Pour lire à travers les lignes de ce type d’étude, il ne faut pas oublier que l’étendue de l’infection par MAP, les formes subcliniques ou l’aptitude à supprimer ou à détecter une infection dépendent de la dose inoculée, des capacité immunes, de la fréquence d’échantillonnage ou encore de variations individuelles. Ainsi, les choses sont complexes. Il reste des inconnues sur la pathogénie et la progression de la maladie, et les possibilités de guérison chez les veaux infectés par des congénères. Il n’est pas facile de continuer à faire avancer les connaissances opérationnelles sur la paratuberculose quand les études se heurtent aussi aux limites relatives des différents moyens diagnostiques et doivent les cumuler, tout en se confrontant à une absence de corrélations entre les résultats. Restent des avancées qui incitent à mettre encore davantage de biosécurité au cœur des plans de lutte contre MAP, les mesures simplistes de séparation mère-veau ayant montré leurs limites.

  • (1) L’intégralité des analyses statistiques effectuées, des résultats chiffrés, et de la liste des références n’est pas reproduite ici, pour simplifier la lecture [1].

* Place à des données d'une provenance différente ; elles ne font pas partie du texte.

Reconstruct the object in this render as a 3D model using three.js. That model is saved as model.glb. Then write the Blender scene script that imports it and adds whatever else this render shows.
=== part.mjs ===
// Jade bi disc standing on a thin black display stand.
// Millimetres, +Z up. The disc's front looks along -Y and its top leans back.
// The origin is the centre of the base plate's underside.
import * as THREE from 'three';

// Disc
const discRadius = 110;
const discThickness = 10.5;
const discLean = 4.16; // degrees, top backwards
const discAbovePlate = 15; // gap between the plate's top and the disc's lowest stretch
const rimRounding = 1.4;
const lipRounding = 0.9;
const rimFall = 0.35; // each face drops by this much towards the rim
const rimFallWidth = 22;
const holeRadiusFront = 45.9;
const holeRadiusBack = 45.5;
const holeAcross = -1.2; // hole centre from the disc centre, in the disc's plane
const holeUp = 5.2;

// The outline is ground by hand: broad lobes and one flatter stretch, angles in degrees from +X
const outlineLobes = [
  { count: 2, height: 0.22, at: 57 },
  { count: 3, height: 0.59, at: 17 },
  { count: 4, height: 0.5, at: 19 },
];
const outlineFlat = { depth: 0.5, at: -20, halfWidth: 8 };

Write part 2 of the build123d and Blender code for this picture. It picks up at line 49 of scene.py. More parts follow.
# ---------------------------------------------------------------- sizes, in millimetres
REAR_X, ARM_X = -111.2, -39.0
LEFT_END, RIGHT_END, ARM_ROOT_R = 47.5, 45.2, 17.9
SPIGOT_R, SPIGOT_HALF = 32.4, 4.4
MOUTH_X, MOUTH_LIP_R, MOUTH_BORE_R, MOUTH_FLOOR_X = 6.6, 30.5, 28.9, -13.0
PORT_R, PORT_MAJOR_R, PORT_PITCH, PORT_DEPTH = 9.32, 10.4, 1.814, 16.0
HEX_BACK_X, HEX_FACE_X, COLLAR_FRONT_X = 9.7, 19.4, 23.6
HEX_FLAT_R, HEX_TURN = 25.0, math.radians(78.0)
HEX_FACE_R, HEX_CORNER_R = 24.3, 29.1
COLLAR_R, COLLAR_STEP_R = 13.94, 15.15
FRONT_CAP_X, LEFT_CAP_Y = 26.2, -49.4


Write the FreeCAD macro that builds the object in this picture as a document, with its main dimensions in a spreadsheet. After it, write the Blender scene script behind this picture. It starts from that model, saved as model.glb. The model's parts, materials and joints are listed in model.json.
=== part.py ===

  • (2) CT : nombre de cycles d’amplification.

Références

  • 1. Corbett CS, De Buck J, Orsel K et coll. (université de Calgary, Canada). Fecal shedding and tissue infections demonstrate transmission of Mycobacterium avium subsp. Paratuberculosis in group-housed dairy calves. Vet. Res. 2017;48:27. DOI: 10.1186/s13567-017-0431-8, article sous license http://creativecommons.org/licenses/by/4.0/
  • 2. Marce C, Ezanno P, Seegers H et coll. Predicting fadeout versus persistence of Paratuberculosis in a dairy cattle herd for management and control purposes: a modelling study. Vet. Res. 2011;42:36.
  • 3. Mitchell RM, Medley GF, Collins MT et coll. A meta-analysis of the effect of dose and age at exposure on shedding of Mycobacterium avium subsp. Paratuberculosis (MAP) in experimentally infected calves and cows. Epidemiol. Infect. 2012;140:231-246.
  • 4. Santema WJ, Poot J, Segers RP et coll. Early infection dynamics after experimental challenge with Mycobacterium avium subsp. Paratuberculosis in calves reveal limited calf-to-calf transmission and no impact of Hsp70 vaccination. Vaccine. 2012;30:7032-7039.
  • 5. Van Roermund HJ, Bakker D, Willemsen PT et coll. Horizontal transmission of Mycobacterium avium subsp. Paratuberculosis in cattle in an experimental setting: calves can transmit the infection to other calves. Vet. Microbiol. 2007;122:270-279.

Conflit d’intérêts

Aucun.

ENCADRÉ
Situation scientifique de cette étude

Il était jusqu’alors établi que les vaches sont contaminantes et que les veaux sont sensibles mais n’excrètent que tardivement. Dès lors les plans de contrôle visaient principalement (et avec une certaine efficacité) à éviter le contact direct ou indirect du jeune veau avec des fèces contaminantes (de vaches). Il apparaît que les veaux peuvent commencer à excréter MAP dès 1 mois après inoculation. Ils sont réceptifs à l’infection au moins jusqu’à l’âge de 12 mois et une forte proportion d’entre eux peuvent excréter. Or, malgré les précautions de séparation veau-vache dès la naissance, une contamination est possible au moment du vêlage et même in utero. D’autres études récentes ont montré qu’après inoculation de jeunes veaux les lésions tissulaires sont relativement sévères et que l’excrétion est associée à une infection tissulaire étendue. Les différentes possibilités qu’ont les veaux d’infecter leurs congénères ou d’être infectés avaient déjà conduit à échafauder des modèles hypothétiques de transmission, y compris en France. L’importance épidémiologique de cette voie “veaux” n’est toujours pas tranchée [2-5].